-- SET TASK --
Transcribe only the lines from the line with "for name, shape" through the line with "record = json.load(file)", exactly, counting both of those lines as part of the stretch.

-- Scripts that build objects --
□ □ □ □ □ □ □
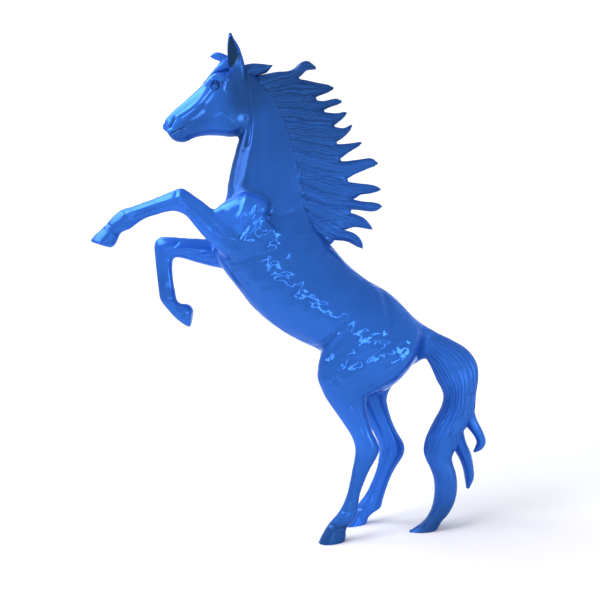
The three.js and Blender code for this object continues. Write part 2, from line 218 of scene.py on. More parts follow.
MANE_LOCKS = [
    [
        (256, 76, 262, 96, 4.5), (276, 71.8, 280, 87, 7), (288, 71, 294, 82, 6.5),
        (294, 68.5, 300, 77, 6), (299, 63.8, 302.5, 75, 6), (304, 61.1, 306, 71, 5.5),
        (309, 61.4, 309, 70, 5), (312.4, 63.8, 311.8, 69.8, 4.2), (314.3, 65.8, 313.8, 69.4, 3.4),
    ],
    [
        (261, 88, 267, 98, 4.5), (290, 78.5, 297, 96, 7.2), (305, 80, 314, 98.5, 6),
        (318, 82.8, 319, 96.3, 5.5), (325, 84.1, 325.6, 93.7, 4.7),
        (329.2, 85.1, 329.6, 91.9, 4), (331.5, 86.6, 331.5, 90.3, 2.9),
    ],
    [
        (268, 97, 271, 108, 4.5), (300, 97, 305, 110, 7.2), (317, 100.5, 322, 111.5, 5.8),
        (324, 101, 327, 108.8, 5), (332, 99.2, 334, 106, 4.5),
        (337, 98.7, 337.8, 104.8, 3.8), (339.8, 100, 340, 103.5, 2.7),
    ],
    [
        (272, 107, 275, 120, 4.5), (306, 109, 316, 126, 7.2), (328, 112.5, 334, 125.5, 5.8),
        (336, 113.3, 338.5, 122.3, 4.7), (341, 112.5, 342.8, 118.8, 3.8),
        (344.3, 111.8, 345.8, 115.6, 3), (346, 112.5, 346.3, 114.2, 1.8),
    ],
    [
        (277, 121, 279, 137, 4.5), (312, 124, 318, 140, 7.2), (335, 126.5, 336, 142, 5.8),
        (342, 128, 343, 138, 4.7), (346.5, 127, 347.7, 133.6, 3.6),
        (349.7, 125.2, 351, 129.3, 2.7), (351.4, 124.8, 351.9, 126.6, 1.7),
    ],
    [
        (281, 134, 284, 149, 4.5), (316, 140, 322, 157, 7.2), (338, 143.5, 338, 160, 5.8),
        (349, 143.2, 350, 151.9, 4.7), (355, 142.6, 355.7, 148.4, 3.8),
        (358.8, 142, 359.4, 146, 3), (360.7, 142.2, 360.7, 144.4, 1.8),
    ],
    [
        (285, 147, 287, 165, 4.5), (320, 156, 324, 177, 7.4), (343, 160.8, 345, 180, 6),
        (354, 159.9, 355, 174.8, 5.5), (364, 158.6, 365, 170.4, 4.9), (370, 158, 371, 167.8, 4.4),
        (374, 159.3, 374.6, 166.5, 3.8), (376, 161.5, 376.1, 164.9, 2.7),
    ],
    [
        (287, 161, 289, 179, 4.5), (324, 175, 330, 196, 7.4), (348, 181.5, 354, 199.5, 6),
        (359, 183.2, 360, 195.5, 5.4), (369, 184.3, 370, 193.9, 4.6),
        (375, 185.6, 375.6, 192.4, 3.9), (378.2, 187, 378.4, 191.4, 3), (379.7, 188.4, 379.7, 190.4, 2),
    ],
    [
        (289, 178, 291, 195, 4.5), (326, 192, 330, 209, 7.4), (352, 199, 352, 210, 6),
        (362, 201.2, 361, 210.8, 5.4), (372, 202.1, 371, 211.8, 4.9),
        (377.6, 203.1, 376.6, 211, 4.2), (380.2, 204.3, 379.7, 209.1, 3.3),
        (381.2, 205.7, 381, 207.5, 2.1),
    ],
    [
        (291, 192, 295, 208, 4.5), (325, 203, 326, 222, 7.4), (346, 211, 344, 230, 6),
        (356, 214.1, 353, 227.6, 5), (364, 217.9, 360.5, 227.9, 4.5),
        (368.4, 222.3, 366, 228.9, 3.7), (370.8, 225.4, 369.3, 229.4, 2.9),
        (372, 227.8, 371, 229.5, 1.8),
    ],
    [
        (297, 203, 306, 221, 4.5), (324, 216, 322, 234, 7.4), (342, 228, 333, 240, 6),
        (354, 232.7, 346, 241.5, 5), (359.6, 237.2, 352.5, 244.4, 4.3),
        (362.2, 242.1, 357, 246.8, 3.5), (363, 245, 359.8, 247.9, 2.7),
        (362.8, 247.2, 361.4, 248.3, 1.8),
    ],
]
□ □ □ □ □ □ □
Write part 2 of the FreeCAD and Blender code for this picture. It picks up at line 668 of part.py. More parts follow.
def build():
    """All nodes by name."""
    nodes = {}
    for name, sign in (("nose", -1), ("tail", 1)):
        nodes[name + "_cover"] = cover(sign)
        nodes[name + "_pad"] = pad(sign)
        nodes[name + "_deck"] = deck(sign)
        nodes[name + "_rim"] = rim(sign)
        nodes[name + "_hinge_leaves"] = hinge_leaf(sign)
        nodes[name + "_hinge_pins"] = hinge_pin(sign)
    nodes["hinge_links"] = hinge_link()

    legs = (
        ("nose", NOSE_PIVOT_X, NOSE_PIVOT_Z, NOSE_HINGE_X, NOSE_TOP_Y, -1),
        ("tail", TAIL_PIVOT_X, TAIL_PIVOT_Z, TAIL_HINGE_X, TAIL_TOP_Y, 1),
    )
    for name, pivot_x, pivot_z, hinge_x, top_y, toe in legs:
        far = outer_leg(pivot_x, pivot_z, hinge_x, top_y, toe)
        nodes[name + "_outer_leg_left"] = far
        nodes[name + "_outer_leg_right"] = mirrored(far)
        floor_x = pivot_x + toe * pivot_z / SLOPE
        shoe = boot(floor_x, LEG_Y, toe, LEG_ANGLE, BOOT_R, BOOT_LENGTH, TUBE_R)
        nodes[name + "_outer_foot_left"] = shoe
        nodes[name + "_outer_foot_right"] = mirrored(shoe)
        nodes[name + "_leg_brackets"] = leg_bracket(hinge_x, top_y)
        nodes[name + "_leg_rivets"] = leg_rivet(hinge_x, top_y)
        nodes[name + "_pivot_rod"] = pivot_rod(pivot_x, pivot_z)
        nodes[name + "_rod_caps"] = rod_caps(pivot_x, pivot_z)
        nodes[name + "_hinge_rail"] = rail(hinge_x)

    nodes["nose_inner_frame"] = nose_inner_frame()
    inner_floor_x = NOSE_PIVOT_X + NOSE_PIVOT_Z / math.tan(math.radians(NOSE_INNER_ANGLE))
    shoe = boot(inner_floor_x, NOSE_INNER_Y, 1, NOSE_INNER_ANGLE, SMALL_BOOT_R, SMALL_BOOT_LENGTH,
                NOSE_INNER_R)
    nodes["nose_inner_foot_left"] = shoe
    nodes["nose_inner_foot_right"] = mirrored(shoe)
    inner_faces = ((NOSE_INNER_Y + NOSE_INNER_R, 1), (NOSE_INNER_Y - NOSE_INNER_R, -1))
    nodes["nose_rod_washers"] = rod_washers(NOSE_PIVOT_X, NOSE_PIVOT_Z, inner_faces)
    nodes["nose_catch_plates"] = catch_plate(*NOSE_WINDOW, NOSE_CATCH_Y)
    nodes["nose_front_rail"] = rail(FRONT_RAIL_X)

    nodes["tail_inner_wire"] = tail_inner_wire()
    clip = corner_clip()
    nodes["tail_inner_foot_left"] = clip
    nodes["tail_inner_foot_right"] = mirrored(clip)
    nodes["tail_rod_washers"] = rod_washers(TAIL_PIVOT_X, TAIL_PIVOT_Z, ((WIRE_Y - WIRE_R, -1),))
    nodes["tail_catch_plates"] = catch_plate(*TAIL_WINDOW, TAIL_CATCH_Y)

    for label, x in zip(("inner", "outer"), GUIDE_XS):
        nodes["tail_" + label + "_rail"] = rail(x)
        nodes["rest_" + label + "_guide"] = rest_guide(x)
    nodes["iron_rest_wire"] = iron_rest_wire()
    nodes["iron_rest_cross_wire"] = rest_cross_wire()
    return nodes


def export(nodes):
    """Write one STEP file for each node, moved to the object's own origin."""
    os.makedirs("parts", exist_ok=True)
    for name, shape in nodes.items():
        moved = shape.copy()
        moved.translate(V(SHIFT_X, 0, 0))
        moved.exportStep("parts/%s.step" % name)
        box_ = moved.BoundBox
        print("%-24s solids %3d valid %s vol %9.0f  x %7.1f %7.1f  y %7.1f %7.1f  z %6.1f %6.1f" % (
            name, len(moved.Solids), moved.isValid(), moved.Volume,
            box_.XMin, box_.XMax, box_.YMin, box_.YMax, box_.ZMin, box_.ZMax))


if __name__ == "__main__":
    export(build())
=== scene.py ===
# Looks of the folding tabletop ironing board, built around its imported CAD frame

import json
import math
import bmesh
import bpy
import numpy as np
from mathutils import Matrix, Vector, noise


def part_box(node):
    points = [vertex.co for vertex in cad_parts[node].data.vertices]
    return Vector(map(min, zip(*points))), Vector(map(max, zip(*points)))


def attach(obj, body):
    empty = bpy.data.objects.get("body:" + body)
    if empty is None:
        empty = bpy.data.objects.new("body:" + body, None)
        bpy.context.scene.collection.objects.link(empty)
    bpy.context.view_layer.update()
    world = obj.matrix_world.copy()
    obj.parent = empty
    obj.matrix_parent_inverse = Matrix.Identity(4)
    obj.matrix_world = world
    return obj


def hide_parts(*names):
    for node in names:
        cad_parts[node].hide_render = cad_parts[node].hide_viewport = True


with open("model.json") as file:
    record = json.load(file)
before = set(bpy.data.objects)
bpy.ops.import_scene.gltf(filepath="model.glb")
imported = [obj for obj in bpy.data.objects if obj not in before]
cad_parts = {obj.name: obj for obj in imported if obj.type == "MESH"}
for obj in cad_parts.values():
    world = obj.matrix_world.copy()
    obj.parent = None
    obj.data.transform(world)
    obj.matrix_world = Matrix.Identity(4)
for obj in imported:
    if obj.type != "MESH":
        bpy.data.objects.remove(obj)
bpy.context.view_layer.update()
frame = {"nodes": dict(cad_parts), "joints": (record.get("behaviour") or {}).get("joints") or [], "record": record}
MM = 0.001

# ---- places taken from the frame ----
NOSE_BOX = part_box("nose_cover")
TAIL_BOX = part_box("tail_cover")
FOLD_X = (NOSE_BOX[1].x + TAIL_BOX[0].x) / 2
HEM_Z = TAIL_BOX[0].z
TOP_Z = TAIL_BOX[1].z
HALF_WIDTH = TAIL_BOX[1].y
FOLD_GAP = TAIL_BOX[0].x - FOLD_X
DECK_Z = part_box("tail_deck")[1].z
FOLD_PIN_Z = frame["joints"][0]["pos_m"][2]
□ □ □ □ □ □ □
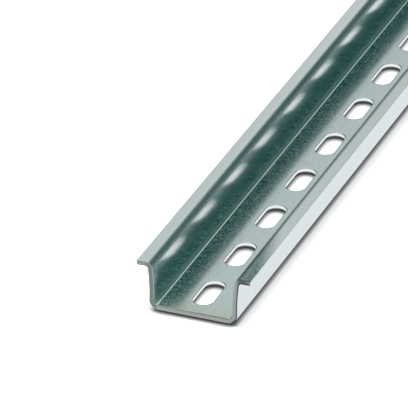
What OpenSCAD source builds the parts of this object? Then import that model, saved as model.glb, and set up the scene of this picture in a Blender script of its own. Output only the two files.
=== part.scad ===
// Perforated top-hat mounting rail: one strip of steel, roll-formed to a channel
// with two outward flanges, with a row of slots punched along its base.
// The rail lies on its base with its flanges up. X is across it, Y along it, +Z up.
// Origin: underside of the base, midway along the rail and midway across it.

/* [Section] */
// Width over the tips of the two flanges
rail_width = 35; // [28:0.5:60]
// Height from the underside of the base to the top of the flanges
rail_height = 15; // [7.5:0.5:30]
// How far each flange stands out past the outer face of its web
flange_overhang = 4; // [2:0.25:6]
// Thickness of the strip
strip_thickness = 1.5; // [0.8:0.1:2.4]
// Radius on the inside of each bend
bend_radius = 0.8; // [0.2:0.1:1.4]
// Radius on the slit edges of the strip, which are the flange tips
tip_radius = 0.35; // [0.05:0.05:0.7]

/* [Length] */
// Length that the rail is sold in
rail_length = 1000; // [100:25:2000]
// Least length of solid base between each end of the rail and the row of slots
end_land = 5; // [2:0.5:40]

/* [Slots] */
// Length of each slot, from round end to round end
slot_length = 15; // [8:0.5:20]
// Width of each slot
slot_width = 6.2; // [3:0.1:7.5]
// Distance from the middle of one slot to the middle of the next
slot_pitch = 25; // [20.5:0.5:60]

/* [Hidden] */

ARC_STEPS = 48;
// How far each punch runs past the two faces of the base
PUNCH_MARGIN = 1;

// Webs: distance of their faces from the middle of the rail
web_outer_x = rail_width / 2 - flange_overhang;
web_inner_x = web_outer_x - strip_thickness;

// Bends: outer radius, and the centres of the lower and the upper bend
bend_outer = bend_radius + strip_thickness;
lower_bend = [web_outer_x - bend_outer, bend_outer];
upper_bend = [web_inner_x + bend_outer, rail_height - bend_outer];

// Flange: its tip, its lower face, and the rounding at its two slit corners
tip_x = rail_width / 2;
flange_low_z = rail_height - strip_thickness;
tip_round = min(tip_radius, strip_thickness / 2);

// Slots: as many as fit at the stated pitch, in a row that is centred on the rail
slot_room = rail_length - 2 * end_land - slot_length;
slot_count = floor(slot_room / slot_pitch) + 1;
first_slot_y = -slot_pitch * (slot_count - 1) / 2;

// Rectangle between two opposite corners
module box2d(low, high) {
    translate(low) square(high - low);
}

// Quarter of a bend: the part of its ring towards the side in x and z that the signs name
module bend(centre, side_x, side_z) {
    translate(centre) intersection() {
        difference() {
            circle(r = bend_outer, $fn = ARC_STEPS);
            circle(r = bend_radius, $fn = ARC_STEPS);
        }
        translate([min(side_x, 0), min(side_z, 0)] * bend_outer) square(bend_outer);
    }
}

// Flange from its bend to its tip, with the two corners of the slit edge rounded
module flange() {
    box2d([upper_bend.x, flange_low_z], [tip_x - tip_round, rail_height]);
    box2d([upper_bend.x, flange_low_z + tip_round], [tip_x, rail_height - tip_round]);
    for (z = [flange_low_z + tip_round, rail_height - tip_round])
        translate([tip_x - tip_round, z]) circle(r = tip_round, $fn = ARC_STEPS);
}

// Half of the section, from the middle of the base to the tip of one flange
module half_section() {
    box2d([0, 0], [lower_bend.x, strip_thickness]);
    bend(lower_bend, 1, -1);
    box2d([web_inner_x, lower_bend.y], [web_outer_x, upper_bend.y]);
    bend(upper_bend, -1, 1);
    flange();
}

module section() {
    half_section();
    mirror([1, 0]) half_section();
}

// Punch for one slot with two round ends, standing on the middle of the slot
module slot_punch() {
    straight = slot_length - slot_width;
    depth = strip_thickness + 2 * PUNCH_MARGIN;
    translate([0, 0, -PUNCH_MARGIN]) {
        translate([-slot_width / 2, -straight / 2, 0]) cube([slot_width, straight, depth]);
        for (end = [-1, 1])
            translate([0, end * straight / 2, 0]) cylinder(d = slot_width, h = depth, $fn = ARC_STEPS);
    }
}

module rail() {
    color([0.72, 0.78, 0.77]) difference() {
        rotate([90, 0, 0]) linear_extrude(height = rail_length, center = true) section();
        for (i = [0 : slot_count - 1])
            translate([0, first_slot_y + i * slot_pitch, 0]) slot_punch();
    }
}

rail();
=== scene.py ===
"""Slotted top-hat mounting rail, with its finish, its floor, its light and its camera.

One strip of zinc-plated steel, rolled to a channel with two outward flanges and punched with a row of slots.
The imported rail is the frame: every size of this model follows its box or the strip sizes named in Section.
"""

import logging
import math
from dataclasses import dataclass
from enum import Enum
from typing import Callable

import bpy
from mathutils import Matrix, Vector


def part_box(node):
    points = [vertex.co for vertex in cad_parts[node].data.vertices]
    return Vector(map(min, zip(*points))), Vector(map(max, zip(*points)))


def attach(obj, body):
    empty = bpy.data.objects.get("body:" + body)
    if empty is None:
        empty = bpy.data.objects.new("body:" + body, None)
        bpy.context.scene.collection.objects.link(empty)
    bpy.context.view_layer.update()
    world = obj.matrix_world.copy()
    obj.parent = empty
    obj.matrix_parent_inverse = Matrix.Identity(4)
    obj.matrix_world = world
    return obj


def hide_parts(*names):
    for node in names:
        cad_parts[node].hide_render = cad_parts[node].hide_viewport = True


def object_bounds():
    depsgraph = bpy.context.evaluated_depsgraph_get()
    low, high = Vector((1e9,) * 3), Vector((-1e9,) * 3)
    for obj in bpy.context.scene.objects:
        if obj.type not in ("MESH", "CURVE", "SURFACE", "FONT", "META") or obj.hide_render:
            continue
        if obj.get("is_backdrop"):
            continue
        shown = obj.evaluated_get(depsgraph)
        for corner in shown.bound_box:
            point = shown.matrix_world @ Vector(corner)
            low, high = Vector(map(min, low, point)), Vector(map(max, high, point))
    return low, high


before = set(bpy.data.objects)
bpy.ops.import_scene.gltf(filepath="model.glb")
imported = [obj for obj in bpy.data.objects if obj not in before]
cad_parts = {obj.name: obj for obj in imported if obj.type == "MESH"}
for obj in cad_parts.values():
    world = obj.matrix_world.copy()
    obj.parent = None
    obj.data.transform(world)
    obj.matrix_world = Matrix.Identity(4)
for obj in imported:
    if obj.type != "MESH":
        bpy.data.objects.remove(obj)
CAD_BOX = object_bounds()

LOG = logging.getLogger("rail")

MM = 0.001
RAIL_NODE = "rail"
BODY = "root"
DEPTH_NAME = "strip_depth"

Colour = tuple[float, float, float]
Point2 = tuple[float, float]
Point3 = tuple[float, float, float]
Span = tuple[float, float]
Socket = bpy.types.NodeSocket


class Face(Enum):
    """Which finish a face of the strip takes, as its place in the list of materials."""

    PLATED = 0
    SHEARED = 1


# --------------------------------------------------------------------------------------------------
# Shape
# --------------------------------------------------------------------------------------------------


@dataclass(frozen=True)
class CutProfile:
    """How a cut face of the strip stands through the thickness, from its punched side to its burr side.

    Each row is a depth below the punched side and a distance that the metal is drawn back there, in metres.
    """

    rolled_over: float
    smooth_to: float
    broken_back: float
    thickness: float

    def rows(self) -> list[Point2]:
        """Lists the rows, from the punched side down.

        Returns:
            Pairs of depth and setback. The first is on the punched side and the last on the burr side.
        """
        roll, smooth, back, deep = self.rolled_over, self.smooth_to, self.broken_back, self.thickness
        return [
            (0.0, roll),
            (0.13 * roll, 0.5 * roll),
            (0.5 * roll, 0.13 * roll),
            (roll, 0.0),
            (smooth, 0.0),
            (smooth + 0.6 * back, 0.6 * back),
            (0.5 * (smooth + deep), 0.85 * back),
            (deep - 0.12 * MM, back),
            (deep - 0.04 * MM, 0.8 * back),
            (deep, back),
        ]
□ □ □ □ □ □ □
-- TASK RESPONSE --
    for name, shape in nodes.items():
        moved = shape.copy()
        moved.translate(V(SHIFT_X, 0, 0))
        moved.exportStep("parts/%s.step" % name)
        box_ = moved.BoundBox
        print("%-24s solids %3d valid %s vol %9.0f  x %7.1f %7.1f  y %7.1f %7.1f  z %6.1f %6.1f" % (
            name, len(moved.Solids), moved.isValid(), moved.Volume,
            box_.XMin, box_.XMax, box_.YMin, box_.YMax, box_.ZMin, box_.ZMax))


if __name__ == "__main__":
    export(build())
=== scene.py ===
# Looks of the folding tabletop ironing board, built around its imported CAD frame

import json
import math
import bmesh
import bpy
import numpy as np
from mathutils import Matrix, Vector, noise


def part_box(node):
    points = [vertex.co for vertex in cad_parts[node].data.vertices]
    return Vector(map(min, zip(*points))), Vector(map(max, zip(*points)))


def attach(obj, body):
    empty = bpy.data.objects.get("body:" + body)
    if empty is None:
        empty = bpy.data.objects.new("body:" + body, None)
        bpy.context.scene.collection.objects.link(empty)
    bpy.context.view_layer.update()
    world = obj.matrix_world.copy()
    obj.parent = empty
    obj.matrix_parent_inverse = Matrix.Identity(4)
    obj.matrix_world = world
    return obj


def hide_parts(*names):
    for node in names:
        cad_parts[node].hide_render = cad_parts[node].hide_viewport = True


with open("model.json") as file:
    record = json.load(file)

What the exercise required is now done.